What to work on => Copy every record below, exactly as written.

**********

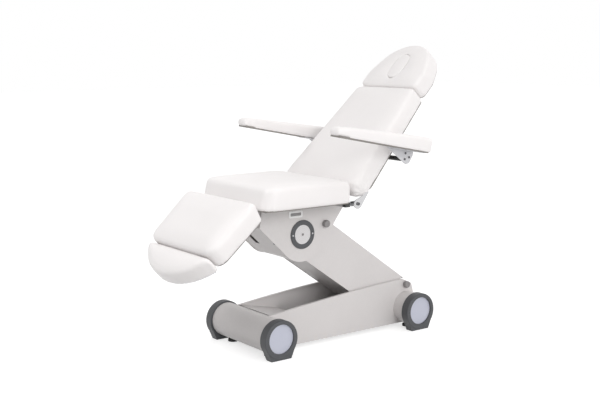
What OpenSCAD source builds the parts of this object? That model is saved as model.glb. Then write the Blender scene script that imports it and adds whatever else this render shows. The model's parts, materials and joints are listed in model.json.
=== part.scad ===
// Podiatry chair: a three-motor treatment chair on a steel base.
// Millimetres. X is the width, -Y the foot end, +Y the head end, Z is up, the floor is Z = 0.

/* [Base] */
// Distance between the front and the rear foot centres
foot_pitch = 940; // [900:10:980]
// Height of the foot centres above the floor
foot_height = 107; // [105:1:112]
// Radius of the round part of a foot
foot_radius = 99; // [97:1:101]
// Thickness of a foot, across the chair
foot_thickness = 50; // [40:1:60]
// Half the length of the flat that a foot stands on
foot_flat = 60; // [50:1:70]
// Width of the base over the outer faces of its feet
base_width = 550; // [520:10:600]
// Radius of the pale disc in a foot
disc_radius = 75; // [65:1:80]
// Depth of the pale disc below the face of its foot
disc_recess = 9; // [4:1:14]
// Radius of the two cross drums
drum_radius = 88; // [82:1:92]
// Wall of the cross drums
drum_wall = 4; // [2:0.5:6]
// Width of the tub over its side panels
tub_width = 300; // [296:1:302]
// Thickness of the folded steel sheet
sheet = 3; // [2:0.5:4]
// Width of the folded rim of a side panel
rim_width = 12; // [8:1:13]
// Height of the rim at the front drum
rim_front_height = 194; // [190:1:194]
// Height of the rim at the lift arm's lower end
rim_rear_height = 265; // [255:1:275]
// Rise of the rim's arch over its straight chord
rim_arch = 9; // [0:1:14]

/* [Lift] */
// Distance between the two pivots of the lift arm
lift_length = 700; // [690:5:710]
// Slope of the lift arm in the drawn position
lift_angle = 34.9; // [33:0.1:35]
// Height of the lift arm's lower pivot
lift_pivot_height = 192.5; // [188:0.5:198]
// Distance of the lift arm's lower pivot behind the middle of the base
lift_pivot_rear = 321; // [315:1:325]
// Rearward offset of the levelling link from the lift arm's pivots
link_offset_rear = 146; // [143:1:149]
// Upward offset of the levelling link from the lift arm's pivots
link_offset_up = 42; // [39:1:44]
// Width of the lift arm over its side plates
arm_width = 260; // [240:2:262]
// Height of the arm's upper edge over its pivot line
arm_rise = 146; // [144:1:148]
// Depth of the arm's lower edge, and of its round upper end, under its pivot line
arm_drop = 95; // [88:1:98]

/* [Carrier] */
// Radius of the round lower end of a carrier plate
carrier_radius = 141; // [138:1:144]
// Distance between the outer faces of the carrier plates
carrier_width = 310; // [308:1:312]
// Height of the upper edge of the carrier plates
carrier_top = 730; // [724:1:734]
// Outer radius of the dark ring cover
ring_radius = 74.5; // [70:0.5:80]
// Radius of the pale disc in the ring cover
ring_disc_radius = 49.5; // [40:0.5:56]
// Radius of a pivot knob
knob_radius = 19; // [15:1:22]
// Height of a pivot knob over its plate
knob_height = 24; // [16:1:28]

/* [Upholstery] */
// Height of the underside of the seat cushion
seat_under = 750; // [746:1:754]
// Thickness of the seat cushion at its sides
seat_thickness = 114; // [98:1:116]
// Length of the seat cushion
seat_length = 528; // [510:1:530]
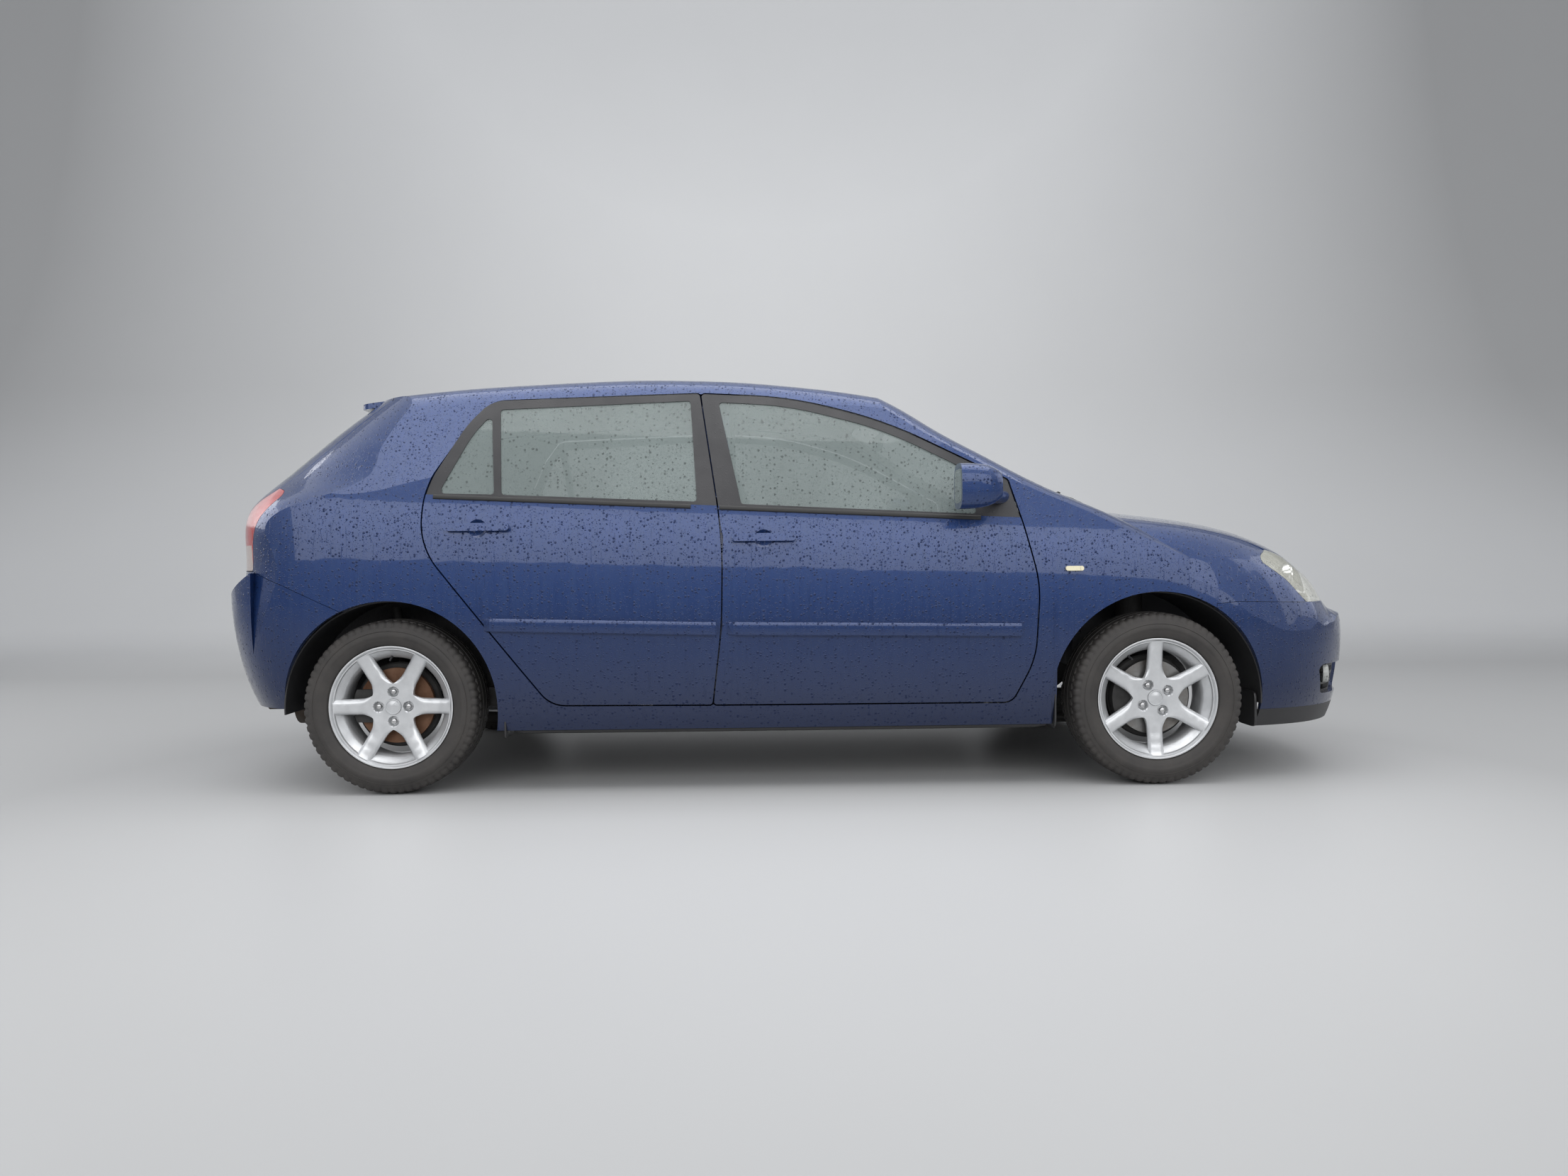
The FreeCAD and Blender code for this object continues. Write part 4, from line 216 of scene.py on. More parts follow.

**********

Result of this exercise =>
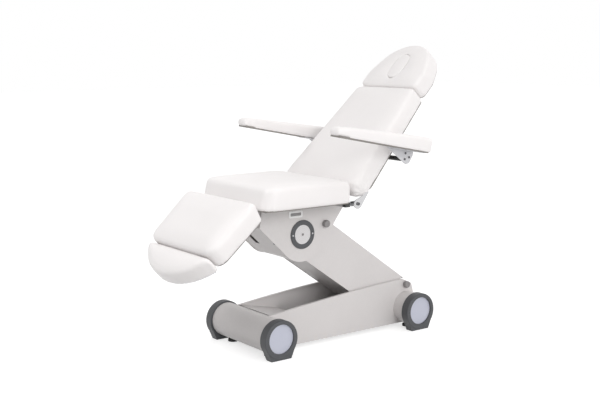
What OpenSCAD source builds the parts of this object? That model is saved as model.glb. Then write the Blender scene script that imports it and adds whatever else this render shows. The model's parts, materials and joints are listed in model.json.
=== part.scad ===
// Podiatry chair: a three-motor treatment chair on a steel base.
// Millimetres. X is the width, -Y the foot end, +Y the head end, Z is up, the floor is Z = 0.

/* [Base] */
// Distance between the front and the rear foot centres
foot_pitch = 940; // [900:10:980]
// Height of the foot centres above the floor
foot_height = 107; // [105:1:112]
// Radius of the round part of a foot
foot_radius = 99; // [97:1:101]
// Thickness of a foot, across the chair
foot_thickness = 50; // [40:1:60]
// Half the length of the flat that a foot stands on
foot_flat = 60; // [50:1:70]
// Width of the base over the outer faces of its feet
base_width = 550; // [520:10:600]
// Radius of the pale disc in a foot
disc_radius = 75; // [65:1:80]
// Depth of the pale disc below the face of its foot
disc_recess = 9; // [4:1:14]
// Radius of the two cross drums
drum_radius = 88; // [82:1:92]
// Wall of the cross drums
drum_wall = 4; // [2:0.5:6]
// Width of the tub over its side panels
tub_width = 300; // [296:1:302]
// Thickness of the folded steel sheet
sheet = 3; // [2:0.5:4]
// Width of the folded rim of a side panel
rim_width = 12; // [8:1:13]
// Height of the rim at the front drum
rim_front_height = 194; // [190:1:194]
// Height of the rim at the lift arm's lower end
rim_rear_height = 265; // [255:1:275]
// Rise of the rim's arch over its straight chord
rim_arch = 9; // [0:1:14]

/* [Lift] */
// Distance between the two pivots of the lift arm
lift_length = 700; // [690:5:710]
// Slope of the lift arm in the drawn position
lift_angle = 34.9; // [33:0.1:35]
// Height of the lift arm's lower pivot
lift_pivot_height = 192.5; // [188:0.5:198]
// Distance of the lift arm's lower pivot behind the middle of the base
lift_pivot_rear = 321; // [315:1:325]
// Rearward offset of the levelling link from the lift arm's pivots
link_offset_rear = 146; // [143:1:149]
// Upward offset of the levelling link from the lift arm's pivots
link_offset_up = 42; // [39:1:44]
// Width of the lift arm over its side plates
arm_width = 260; // [240:2:262]
// Height of the arm's upper edge over its pivot line
arm_rise = 146; // [144:1:148]
// Depth of the arm's lower edge, and of its round upper end, under its pivot line
arm_drop = 95; // [88:1:98]

/* [Carrier] */
// Radius of the round lower end of a carrier plate
carrier_radius = 141; // [138:1:144]
// Distance between the outer faces of the carrier plates
carrier_width = 310; // [308:1:312]
// Height of the upper edge of the carrier plates
carrier_top = 730; // [724:1:734]
// Outer radius of the dark ring cover
ring_radius = 74.5; // [70:0.5:80]
// Radius of the pale disc in the ring cover
ring_disc_radius = 49.5; // [40:0.5:56]
// Radius of a pivot knob
knob_radius = 19; // [15:1:22]
// Height of a pivot knob over its plate
knob_height = 24; // [16:1:28]

/* [Upholstery] */
// Height of the underside of the seat cushion
seat_under = 750; // [746:1:754]
// Thickness of the seat cushion at its sides
seat_thickness = 114; // [98:1:116]
// Length of the seat cushion
seat_length = 528; // [510:1:530]
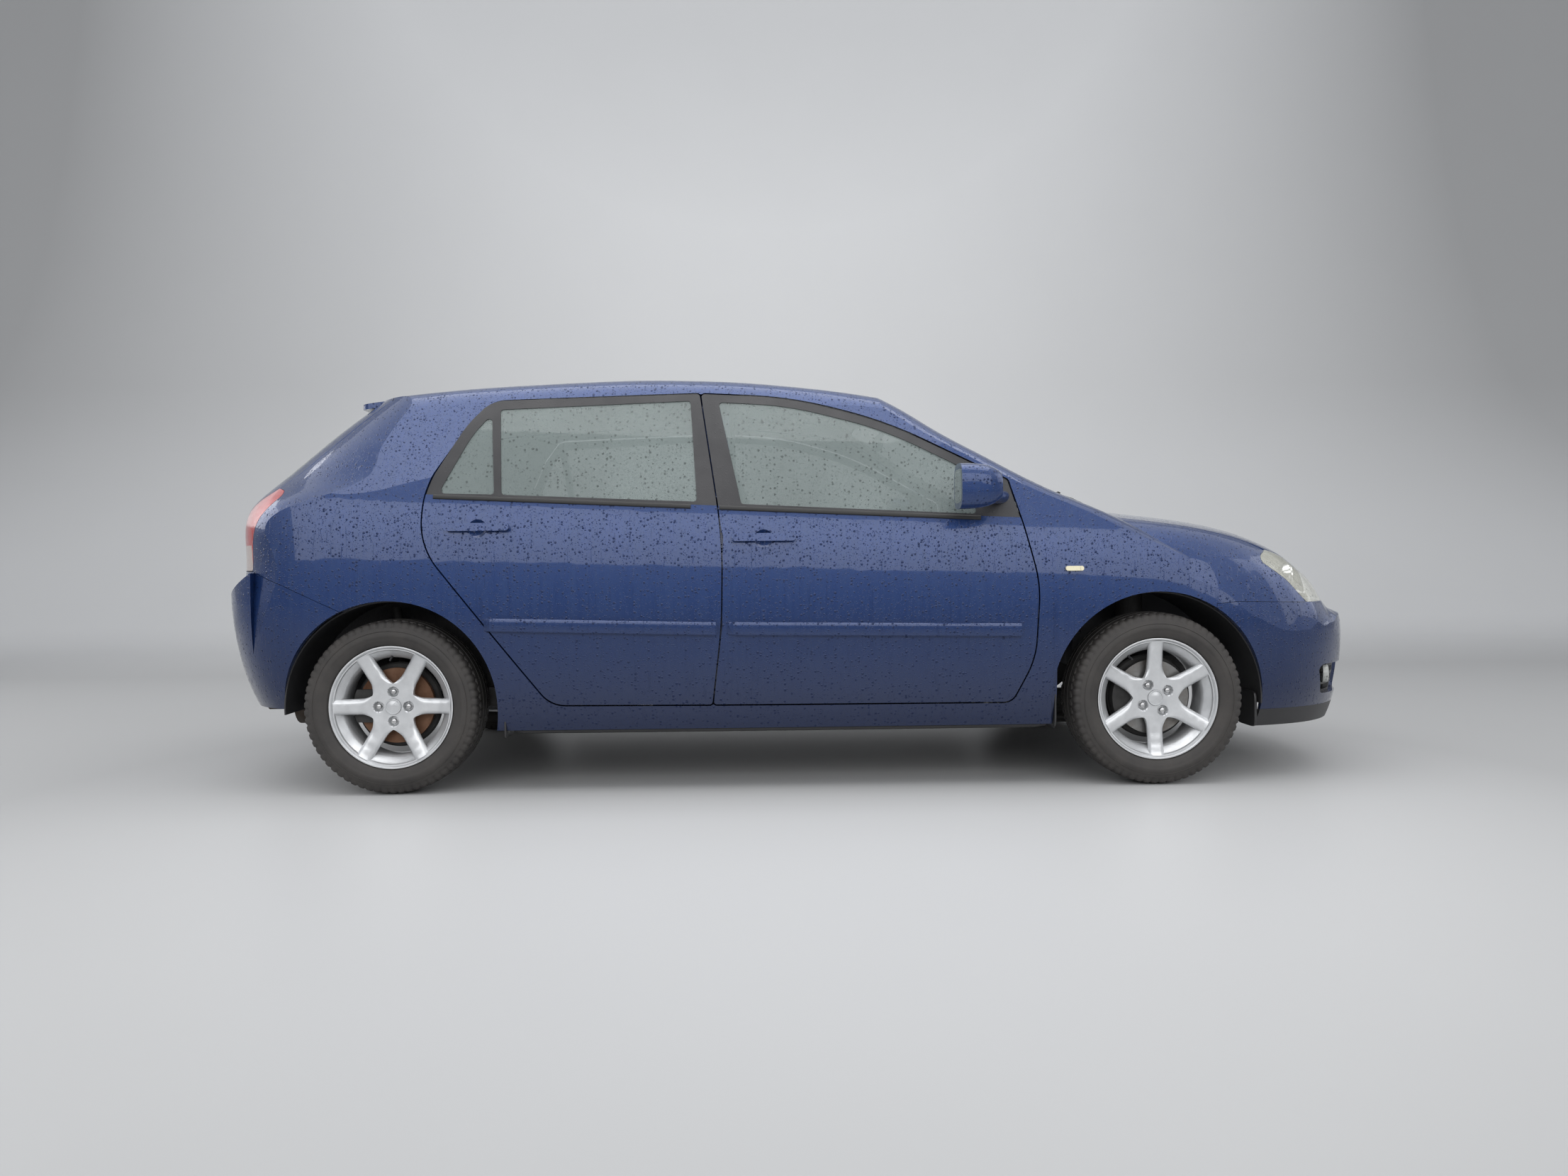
The FreeCAD and Blender code for this object continues. Write part 4, from line 216 of scene.py on. More parts follow.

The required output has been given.